* Given problem *
Repeat the full listing, word for word.

━━ Supplied data ━━

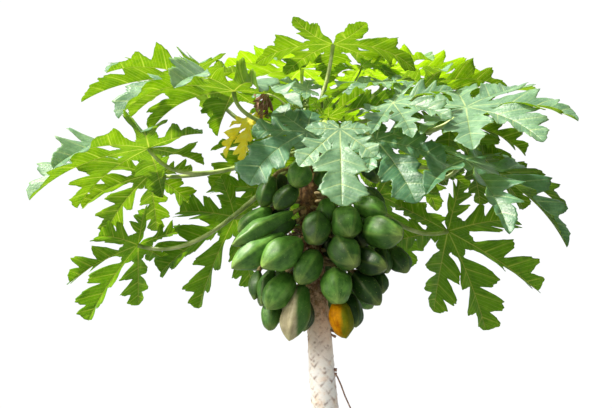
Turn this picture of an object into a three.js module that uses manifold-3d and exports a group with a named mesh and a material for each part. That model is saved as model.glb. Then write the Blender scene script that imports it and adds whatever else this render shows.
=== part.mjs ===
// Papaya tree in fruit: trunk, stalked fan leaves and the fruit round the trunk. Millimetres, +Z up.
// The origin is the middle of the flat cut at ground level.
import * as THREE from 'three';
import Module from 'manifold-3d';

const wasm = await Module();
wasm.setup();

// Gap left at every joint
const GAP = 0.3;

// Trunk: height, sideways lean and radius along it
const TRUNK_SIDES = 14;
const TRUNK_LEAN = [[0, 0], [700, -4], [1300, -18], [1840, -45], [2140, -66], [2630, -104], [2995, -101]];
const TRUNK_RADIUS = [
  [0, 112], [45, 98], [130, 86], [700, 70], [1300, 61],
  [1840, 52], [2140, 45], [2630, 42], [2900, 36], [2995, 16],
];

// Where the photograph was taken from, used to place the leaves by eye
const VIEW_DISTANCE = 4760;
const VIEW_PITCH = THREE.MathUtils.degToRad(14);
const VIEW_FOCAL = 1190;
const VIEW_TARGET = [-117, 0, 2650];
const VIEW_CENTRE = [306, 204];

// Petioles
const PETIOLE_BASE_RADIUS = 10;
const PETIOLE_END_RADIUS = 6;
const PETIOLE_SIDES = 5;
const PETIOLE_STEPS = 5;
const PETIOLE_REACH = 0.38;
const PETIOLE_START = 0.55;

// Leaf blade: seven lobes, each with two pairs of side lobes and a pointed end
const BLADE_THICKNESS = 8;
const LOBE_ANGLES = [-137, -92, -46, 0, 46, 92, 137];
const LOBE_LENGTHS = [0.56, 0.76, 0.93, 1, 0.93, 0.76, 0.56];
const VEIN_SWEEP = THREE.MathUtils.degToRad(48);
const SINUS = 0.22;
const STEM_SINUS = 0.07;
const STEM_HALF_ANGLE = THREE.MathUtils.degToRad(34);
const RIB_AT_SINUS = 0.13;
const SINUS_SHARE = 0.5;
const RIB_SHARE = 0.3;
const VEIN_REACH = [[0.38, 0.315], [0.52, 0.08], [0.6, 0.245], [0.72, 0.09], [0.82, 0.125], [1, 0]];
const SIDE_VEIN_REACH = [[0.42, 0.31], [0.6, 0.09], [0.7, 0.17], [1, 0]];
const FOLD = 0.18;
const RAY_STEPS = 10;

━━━

* Output below *
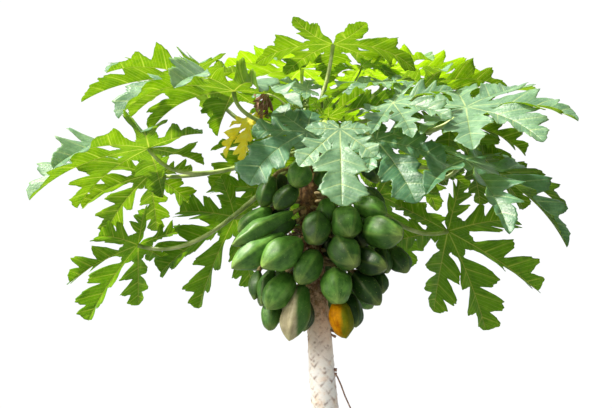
Turn this picture of an object into a three.js module that uses manifold-3d and exports a group with a named mesh and a material for each part. That model is saved as model.glb. Then write the Blender scene script that imports it and adds whatever else this render shows.
=== part.mjs ===
// Papaya tree in fruit: trunk, stalked fan leaves and the fruit round the trunk. Millimetres, +Z up.
// The origin is the middle of the flat cut at ground level.
import * as THREE from 'three';
import Module from 'manifold-3d';

const wasm = await Module();
wasm.setup();

// Gap left at every joint
const GAP = 0.3;

// Trunk: height, sideways lean and radius along it
const TRUNK_SIDES = 14;
const TRUNK_LEAN = [[0, 0], [700, -4], [1300, -18], [1840, -45], [2140, -66], [2630, -104], [2995, -101]];
const TRUNK_RADIUS = [
  [0, 112], [45, 98], [130, 86], [700, 70], [1300, 61],
  [1840, 52], [2140, 45], [2630, 42], [2900, 36], [2995, 16],
];

// Where the photograph was taken from, used to place the leaves by eye
const VIEW_DISTANCE = 4760;
const VIEW_PITCH = THREE.MathUtils.degToRad(14);
const VIEW_FOCAL = 1190;
const VIEW_TARGET = [-117, 0, 2650];
const VIEW_CENTRE = [306, 204];

// Petioles
const PETIOLE_BASE_RADIUS = 10;
const PETIOLE_END_RADIUS = 6;
const PETIOLE_SIDES = 5;
const PETIOLE_STEPS = 5;
const PETIOLE_REACH = 0.38;
const PETIOLE_START = 0.55;

// Leaf blade: seven lobes, each with two pairs of side lobes and a pointed end
const BLADE_THICKNESS = 8;
const LOBE_ANGLES = [-137, -92, -46, 0, 46, 92, 137];
const LOBE_LENGTHS = [0.56, 0.76, 0.93, 1, 0.93, 0.76, 0.56];
const VEIN_SWEEP = THREE.MathUtils.degToRad(48);
const SINUS = 0.22;
const STEM_SINUS = 0.07;
const STEM_HALF_ANGLE = THREE.MathUtils.degToRad(34);
const RIB_AT_SINUS = 0.13;
const SINUS_SHARE = 0.5;
const RIB_SHARE = 0.3;
const VEIN_REACH = [[0.38, 0.315], [0.52, 0.08], [0.6, 0.245], [0.72, 0.09], [0.82, 0.125], [1, 0]];
const SIDE_VEIN_REACH = [[0.42, 0.31], [0.6, 0.09], [0.7, 0.17], [1, 0]];
const FOLD = 0.18;
const RAY_STEPS = 10;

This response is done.